В. О. Ключевский сообщает, что за время 1240–1340 гг. возникло менее 30 монастырей, но в период 1340–1440 гг. – более 150, причем пятьдесят – треть их, основаны личными учениками св. Сергия Радонежского. Следовательно, не страх, не приниженность и духовная бедность первых после разгрома поколений гнали людей в стены обителей, но нарастающее накопление их морально-психических сил.
Он отмечает и другую характерную черту этого массового всенародного движения. Прежние монастыри, строились близ городов, феодальных центров и центриков, словно боясь оторваться от них. Теперь иноки смело идут вглубь неведомых земель, несут Слово Божие, русский дух, русскую культуру и государственность, приобщая к ним новые племена. Их представление о «своей земле», «своем народе» неизмеримо шире отживших удельных верхов. Они уже не волынцы, не куряне, или путивляне, и, тем более, не древляне, не поляне или кривичи. Они – русские, и русская под ними земля! Они народны, национальны и прогрессивны в своем мышлении. От Соловецкой, убогой тогда, обители до славной Киево-Печерской Лавры! От валаамской купели до пермских глухих лесов! Едины в вере, любви и мышлении. Едины в целях и действиях. Они – духовный костяк нации. Создавая его, интеллигенты Руси XIV в. выполняли и выполнили свою миссию, свой долг перед народом. В этом их национальность, почвенность, истинность.

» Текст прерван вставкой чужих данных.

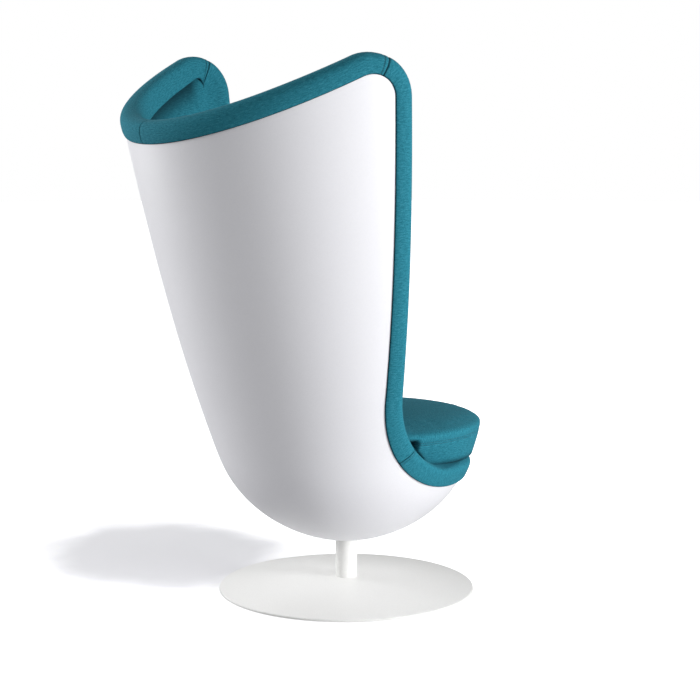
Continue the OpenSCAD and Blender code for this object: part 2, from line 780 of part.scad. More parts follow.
module seat_cushion() {
    count = len(cushion_rings);
    low = count * cushion_sides;
    color(fabric) polyhedron(
        concat(
            [for (q = cushion_rings) for (i = [0:cushion_sides - 1])
                cushion_point(full_turn * i / cushion_sides, q)],
            [
                [0, -cushion_front_y, cushion_z],
                [0, -cushion_front_y, cushion_z + cushion_side_h + cushion_crown]
            ]),
        concat(
            sheet_faces(count, cushion_sides, 0, false, true),
            [for (i = [0:cushion_sides - 1]) [low, i, (i + 1) % cushion_sides]],
            [for (i = [0:cushion_sides - 1])
                [low + 1, low - cushion_sides + (i + 1) % cushion_sides, low - cushion_sides + i]]),
        convexity = 2);
}

base_disc();
floor_felt();
ballast_plate();
foot_flange();
foot_nuts();
foot_bolts();
column_tube();
lower_bush();
upper_bush();
thrust_washer();
spindle();
retaining_washer();
retaining_clip();
mounting_plate();
plate_washers();
plate_bolts();
outer_shell();
shell_inserts();
deck_posts();
deck_ring();
seat_board();
deck_screws();
deck_pad();
hook_patches();
back_pad();
rim_roll_left();
rim_roll_right();
front_roll_left();
front_roll_right();
lip_roll();
seat_cushion();
loop_patches();
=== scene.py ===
"""Pod chair: a tall moulded bucket on a swivelling disc base, with a padded edge and a loose cushion."""

import json
import logging
import math
from dataclasses import dataclass, field
from enum import Enum

import bmesh
import bpy
import numpy as np
from mathutils import Matrix, Vector
from mathutils.bvhtree import BVHTree
from mathutils.interpolate import poly_3d_calc

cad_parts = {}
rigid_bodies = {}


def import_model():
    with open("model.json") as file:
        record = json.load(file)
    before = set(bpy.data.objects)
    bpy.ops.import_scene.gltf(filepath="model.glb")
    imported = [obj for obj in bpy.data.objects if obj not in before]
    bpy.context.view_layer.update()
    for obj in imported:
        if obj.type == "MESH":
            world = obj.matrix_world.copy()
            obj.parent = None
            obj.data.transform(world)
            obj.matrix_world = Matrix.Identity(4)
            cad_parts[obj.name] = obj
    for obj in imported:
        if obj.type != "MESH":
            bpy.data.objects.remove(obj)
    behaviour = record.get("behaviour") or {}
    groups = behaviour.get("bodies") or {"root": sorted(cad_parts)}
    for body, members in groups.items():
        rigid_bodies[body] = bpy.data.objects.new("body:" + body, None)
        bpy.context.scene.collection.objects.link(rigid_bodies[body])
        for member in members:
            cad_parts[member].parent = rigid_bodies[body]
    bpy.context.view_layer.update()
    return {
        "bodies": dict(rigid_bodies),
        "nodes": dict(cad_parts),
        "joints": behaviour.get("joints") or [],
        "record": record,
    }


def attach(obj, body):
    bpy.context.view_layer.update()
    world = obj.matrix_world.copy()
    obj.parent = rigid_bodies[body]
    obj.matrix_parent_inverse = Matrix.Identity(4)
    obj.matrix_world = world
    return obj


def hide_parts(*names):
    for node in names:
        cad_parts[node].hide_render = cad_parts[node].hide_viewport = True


LOG = logging.getLogger("pod_chair")
MM = 0.001
LOOP = 10.0  # the bucket's edge is counted round from the back's middle
HALF_LOOP = 5.0
EDGE_LENGTH = 4.6  # metres, about


class Body(Enum):
    """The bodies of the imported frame."""

    BASE = "base"
    SEAT = "seat"
    CUSHION = "cushion"


class Slot(Enum):
    """The record's material slots."""

    COATED_STEEL = "coated_steel"
    PLAIN_STEEL = "plain_steel"
    ZINC_STEEL = "zinc_steel"
    FELT = "felt"
    ACETAL = "acetal"
    POLYETHYLENE = "polyethylene"
    BRASS = "brass"
    PLYWOOD = "plywood"
    WOOL_FABRIC = "wool_fabric"
    HOOK_TAPE = "hook_tape"


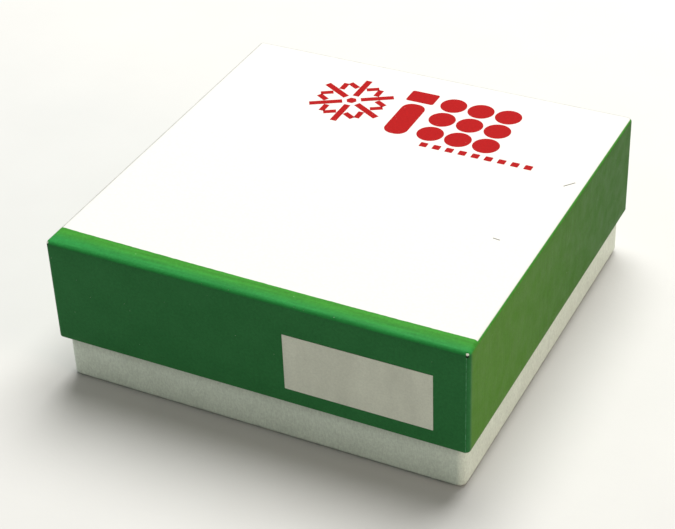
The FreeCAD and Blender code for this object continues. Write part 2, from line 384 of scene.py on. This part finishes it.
def base_paper():
    """Uncoated off-white paper with fibres, painted shade along the lid's rim and grime towards the
    underside.
    """
    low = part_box("base_wrap")[0]
    paint = Paint("base_paper", roughness=0.6, specular=0.35)
    z = paint.axes()[2]
    colour = paint.blotch(BASE_PAPER, BASE_PAPER_DULL, 7 * MM, 5)
    colour = paint.mottle(colour, 0.91, 1.08, 0.4 * MM, 3, stretch=(1, 1, 0.35))
    colour = paint.mottle(colour, 0.89, 1.10, 0.9 * MM, 5, 0.8)
    # Painted shade in a band just under the lid's rim.
    level = paint.subtract(paint.add(z, paint.times(paint.noise(6 * MM), 1 * MM)), low.z)
    rim_shade = paint.times(paint.step(level, *RIM_SHADE_BELOW), paint.step(level, *RIM_SHADE_ABOVE))
    colour = paint.stain(colour, rim_shade, 0.3, DIRT_AND_SHADE)
    colour = paint.stain(colour, paint.specks(2.6 * MM, 0.09 * MM), 0.4, DIRT_AND_SHADE)
    grime = paint.times(paint.noise(3.5 * MM, 6, 0.65), paint.step(z, low.z + GRIME_HEIGHT, low.z))
    colour = paint.stain(colour, paint.step(grime, 0.42, 0.75), 0.5, DIRT_AND_SHADE)
    rough = paint.spread(paint.noise(4 * MM, 5), 0.5, 0.68)
    bumps = ((paint.noise(0.3 * MM, 4), 0.03 * MM), (paint.noise(5 * MM, 2), 0.12 * MM))
    return paint.finish(colour, bumps, rough)


def cut_paper():
    """The cut edge of the printed paper, torn soft along its length, in emerald as a painted highlight
    beside the seam.
    """
    paint = Paint("cut_paper", roughness=0.8, specular=0.1)
    # The emerald is a painted highlight beside the seam.
    colour = paint.mottle(SEAM_PAPER_HIGHLIGHT, 0.1, 1.1, 1.3 * MM, 5)
    return paint.finish(colour, ((paint.noise(0.2 * MM, 4), 0.05 * MM),))


def chipboard():
    """Grey chipboard of recycled fibre, with dark and pale flecks."""
    paint = Paint("chipboard", roughness=0.9, specular=0.2)
    colour = paint.blotch(CHIPBOARD, CHIPBOARD_DARK, 0.7 * MM, 6, 0.7)
    colour = paint.mottle(colour, 0.88, 1.1, 9 * MM, 3)
    colour = paint.stain(colour, paint.specks(1.7 * MM, 0.16 * MM), 0.6, CARD)
    bumps = ((paint.noise(0.25 * MM, 5, 0.7), 0.06 * MM), (paint.noise(2 * MM, 3), 0.08 * MM))
    return paint.finish(colour, bumps)


def divider_card():
    """White-lined card with a greyer core, which shows along the top and the bottom edge."""
    low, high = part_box("divider_strip_x1")
    paint = Paint("divider_card", roughness=0.72, specular=0.3)
    z = paint.axes()[2]
    at_top = paint.step(z, high.z - CORE_SHOWS[0], high.z - CORE_SHOWS[1])
    at_bottom = paint.step(z, low.z + CORE_SHOWS[0], low.z + CORE_SHOWS[1])
    colour = paint.blotch(CARD, CARD_DULL, 6 * MM, 4)
    colour = paint.mix(paint.most(at_top, at_bottom), colour, CARD_CORE)
    colour = paint.mottle(colour, 0.94, 1.04, 0.5 * MM, 4)
    colour = paint.stain(colour, paint.specks(2.9 * MM, 0.1 * MM), 0.5, CHIPBOARD)
    bumps = ((paint.noise(0.3 * MM, 4), 0.03 * MM), (paint.noise(6 * MM, 2), 0.15 * MM))
    return paint.finish(colour, bumps)


def label_paper():
    """Matte write-on paper with a fine tooth and a few smudges."""
    paint = Paint("label_paper", roughness=0.8, specular=0.25)
    colour = paint.mottle(LABEL, 0.92, 1.07, 0.6 * MM, 5, 0.7)
    colour = paint.mottle(colour, 0.91, 1.06, 8 * MM, 4, stretch=(1, 1, 0.4))
    colour = paint.stain(colour, paint.specks(4.1 * MM, 0.1 * MM), 0.4, DIRT_AND_SHADE)
    return paint.finish(colour, ((paint.noise(0.25 * MM, 4), 0.03 * MM),))


def stay_paper():
    """Brown kraft tape with its fibres upright."""
    paint = Paint("stay_paper", roughness=0.75, specular=0.3)
    colour = paint.mottle(KRAFT, 0.85, 1.12, 0.6 * MM, 5, stretch=(1, 1, 0.2))
    return paint.finish(colour, ((paint.noise(0.4 * MM, 4), 0.04 * MM),))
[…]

Русское иночество XIV, XV, XVI вв. чрезвычайно пестро по своему социальному и племенному признаку. Патерики и Жития повествуют нам о принявших постриг князьях, боярах, купцах, но равно и о простых «воинах каликах», «смердах»-крестьянах. Они рассказывают об уроженцах южной Руси, волынцах, черниговцах, ушедших на далекий север, о западных новгородцах, прошедших на восток за Пермь, за Волгу, и, наоборот, о северянах, устремившихся к святыням Киева и Почаева. В этом тоже черты всенародности этого движения. Достигая определенного уровня духовного строя, и князь, и крестьянин стремились приобщиться к иночеству. Предсмертное пострижение становилось тогда традицией Великих князей. Схима иноплеменника, бойца и полководца князя Андрея Ольгердовича не была выходящим из ряда вон явлением. Оно соответствовало духу века, в котором подвиг служения Родине и подвиг служения Богу гармонично сливались. Столь же созвучно духовному строю тех поколений было и «прикомандирование» св. Сергием иноков Пересвета и Ослябя к войску Великого князя Дмитрия. Можно предполагать, что таких было не два, а много больше. Ведь кто-то же служил молебны и обедни для этих 150.000 ополченцев? И где были эти служившие Богу, в первой, стадии битвы, при отступлении русских за линии своего обоза? Несомненно, они влились в ряды бойцов и вдохновили их на мощный контрудар. Так монахи – интеллигенты того времени, выполняли свои общественные и даже чисто военные функции.
Уходя на служение высшим, надпсихическим, духовным идеалам, они не порывали своей связи с жизнью всего народа, подобно отшельникам и столпникам, византийского Востока. Фиваида и Синай не заселялись мирянами, а в русской аскезе мирянин, по выражению В. О. Ключевского, «цеплялся» за уходившего в леса аскета и шел вслед за ним, оседая при его обители. Так народ шел за своей интеллигенцией по ее материальному и надматериальному пути. Она вела, он следовал и одному и другому примеру.
Пустынножительский подвиг учеников св. Сергия возглавляет титаническую творческую инициативность всего народа. Его ученик, знатный москвич Павел, по благословению, т. е. по совету-приказу Святителя, уходит в дикий Комельский лес, и там на реке Грязовце долго живет один «в липовом дупле, яко птица». Но получив там последователей и заложив монастырь, идет дальше вглубь страны и основывает вторую обитель – Обнорскую, на реке Нурме, за Вологдой. Другой ученик – Авраамий, – закладывает четыре монастыря на северной границе теперешней Костромской области. Эти монастыри с необычайной быстротой обрастают целыми «иночьими городками», а преподобный Кирилл создает на Белом озере целое «пятиградие».